En esta plaza comunitaria 270 estudiantes están inscritos, 60 por ciento son mujeres. Los 270 están distribuidos en los cuatro círculos de estudio que hay en la ciudad.

“Del Inea nos dijeron que nos iban a dar pintura, es la hora que no llegan los botes de pintura”, dice David.

Los estudiantes que llegan al centro de educación son distintos, son singulares, tienen biografías escritas con la rudeza de la vida.

“La mayoría de los estudiantes que atendemos son personas que el mismo sistema formal de educación ya los rechazó. Aquí nos han llegado personas con problemas de alcoholismo, con problemas de violencia familiar y los tenemos que entender. Son alumnos que necesitan mucha atención. Son estudiantes que llegan, luego se van, regresan al año. Y eso complica, porque en el modelo convencional, llegue o no lleguen los estudiantes, los profesores cobran, acá no, acá hay que irlos a buscar, ellos priorizan primero comer, trabajar y luego estudiar, por eso es importante entender el contexto del que vienen”.

—¿La motivación de este tipo de estudiantes es muy distinta a los que van a escuelas “convencionales”?

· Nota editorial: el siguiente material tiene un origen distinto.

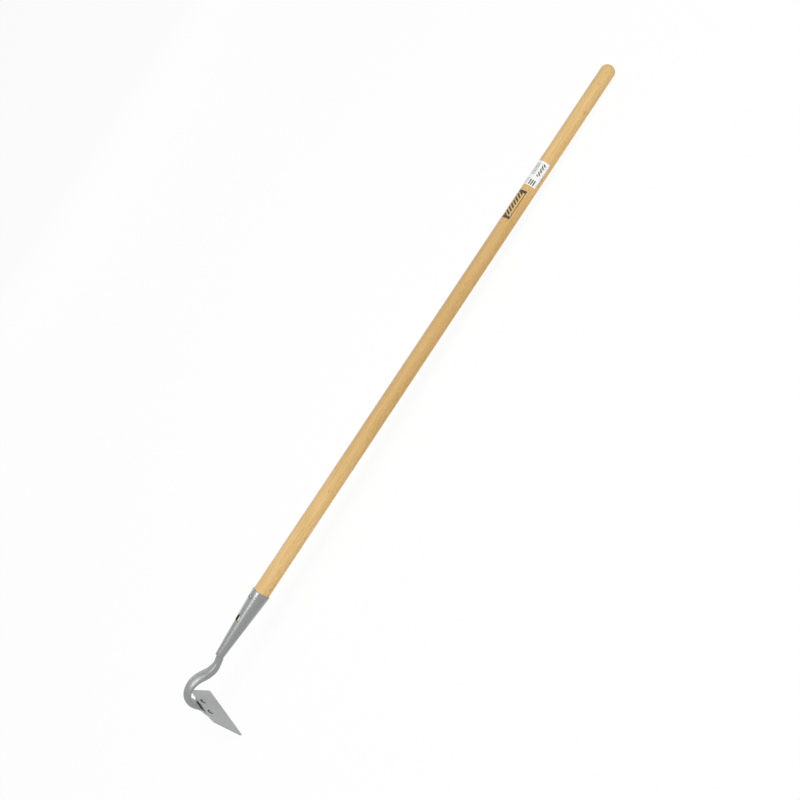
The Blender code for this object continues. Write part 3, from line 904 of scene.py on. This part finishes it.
def makeStudio():
    bpy.ops.object.select_all(action="DESELECT")
    bpy.ops.mesh.primitive_plane_add(size=studio["floorSize"], location=(0.6, 0, 0))
    floor = bpy.context.object
    floor.name = "floor"
    finish = Finish("pale floor")
    tone = studio["floorTone"]
    finish.set(BaseColor=(tone, tone, tone, 1), Roughness=0.9)
    glow = finish.node("Emission", inputs={"Color": (1, 1, 1, 1), "Strength": 1.0})
    shade = Value(finish, finish.shader.outputs[0])
    mixed = finish.node("MixShader", inputs={0: finish.seen() * studio["floorGlow"], 1: shade, 2: glow})
    finish.feed(finish.tree.nodes["Material Output"].inputs["Surface"], mixed)
    floor.data.materials.append(finish.material)

    white = Surroundings("white surroundings")
    background = white.tree.nodes["Background"]
    background.inputs["Color"].default_value = (1, 1, 1, 1)
    spread = studio["worldLight"]
    white.feed(background.inputs["Strength"], spread + white.seen() * (1 - spread))
    bpy.context.scene.world = white.world

    camera = bpy.data.objects.new("camera", bpy.data.cameras.new("camera"))
    bpy.context.scene.collection.objects.link(camera)
    camera.location = studio["cameraPlace"]
    camera.rotation_euler = [math.radians(angle) for angle in studio["cameraTurn"]]
    camera.data.lens = studio["lens"]
    camera.data.clip_end = studio["floorSize"] * 2
    bpy.context.scene.camera = camera

    aim = Vector(studio["aim"])
    axis = (layMatrix.to_3x3() @ Vector((1, 0, 0))).normalized()
    towards = camera.location - aim
    towards = (towards - axis * towards.dot(axis)).normalized()
    for name, (angle, distance, width, length, power) in studio["lamps"].items():
        direction = Matrix.Rotation(math.radians(-angle), 3, axis) @ towards
        lamp = bpy.data.objects.new(name, bpy.data.lights.new(name, "AREA"))
        bpy.context.scene.collection.objects.link(lamp)
        lamp.data.shape = "RECTANGLE"
        lamp.data.size = length
        lamp.data.size_y = width
        lamp.data.energy = power
        lamp.visible_glossy = name != "fill"  # the fill lifts the shaded side and leaves no streak
        basis = Matrix((axis, direction.cross(axis), direction)).transposed()
        lamp.matrix_world = Matrix.Translation(aim + direction * distance) @ basis.to_4x4()
    print("studio set")


ash = makeAsh("pale ash")
makeHandle(ash)
makeSocket(makePaint("socket paint", rough=0.31, tone=0.84, coat=1.0))
makeScrew(makeZinc("zinc plate"))
makeNeck(makePaint("neck paint", stretch=(120, 160, 160), rough=0.40))
# the blade's copy of the paint is toned lighter than the rest, a painted lift for light that its face does
# not get
makeBlade(makePaint("blade paint", stretch=(60, 90, 90), rough=0.42, tone=1.30, rim=True, withShadeAndDirt=True))
makeRivets(makePaint("rivet paint", stretch=(300, 300, 300), tone=1.1, withShadeAndDirt=True))
makeLabel(makePaper("label paper"))
makeStudio()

—Sí, ellos ven la educación con mayor utilidad. Estudiar les permite resolver un problema con su patrón, el albañil nos dice que quiere explicarle a la gente que su trabajo es bueno. Una vez llegó una persona a aprender a leer y a escribir porque le quitaron sus propiedades, fue uno de sus hermanos y abusó porque no sabía leer ni escribir. Es una necesidad de la vida, quieren resolver situaciones de su vida diaria.

A todos estos estudiantes los atienden profesores que no tienen ninguna certeza laboral.

“Todos los asesores participan de manera voluntaria, aparentemente, pero hacen todo lo de un trabajo. Por máximo pueden ganar hasta cuatro mil pesos al mes. No pueden ganar más porque es por resultado. Les pagan sólo por alumno que pasan los exámen. No lo valoran y luego no les pagan a tiempo, ahorita les deben lo de abril. Siempre estamos peleando por eso, no valoran pero son los asesores los que sostienen todo el modelo del Inea. Esa parte es muy injusta, los directores siempre trabajan para sus intereses y no por la educación”.

 

 

Juana mantuvo como un secreto el no saber leer ni escribir. Se lo ocultó a todos, incluidos sus hijos.

Una vez, Juana llamó a su hija y a su hijo. Les pidió que la acompañaran a un evento. No les dijo el motivo. En la calle del centro educativo todo estaba listo: la mesa del presidium, las sillas para los estudiantes y para los invitados.

Los hijos pensaron que le daría un reconocimiento a su madre. Comenzó el acto. Nombraron a Juana y le entregaron su certificado de primaria.

Juana recuerda bien la cara de sorpresa de sus hijos. Desconocían que su madre no sabía leer ni escribir. Tenía la idea de que había estudiado unos años la primaria.

El evento terminó, sus hijos pasaron de la sorpresa al reclamo. Le reclamaron porque nunca les dijo que no sabía leer ni escribir y de paso porque había sido tan exigente para que ellos estudiaran.

Al final los dos la abrazaron orgullosos de ella.

Estos dos años, Juana ha dedicado todas las noches a hacer sus tareas. Regresando de su trabajo se relaja un rato, se prepara un café y comienza a contestar sus libros.

—Ahora que ya sabe leer, ¿su vida ha cambiado?

—Yo comencé a aprender a leer con la biblia, ahí le intentaba leer, no sabía nada de vocales, de sílabas, nada. Cuando yo entré acá comencé a enderezar las cosas. Pero haber aprendido a leer me ayudó mucho a conocer la biblia. Y ahora siento que ya me quiero, ya me cuido más. Antes nunca me peinaba, antes todo era para los hijos. He aprendido a quererme. Acá aprendí a escribir, medio leía pero no escribía nada. Eso me ha ayudado mucho. Ahora voy a trabajar en una armadora de refrigeradores en Monterrey. Hace unos años era la que barría, pero le dije al jefe ya no quiero barrer, ya sé leer y quiero comenzar armar los refris. Ahora coloco los cables donde se necesita saber los números.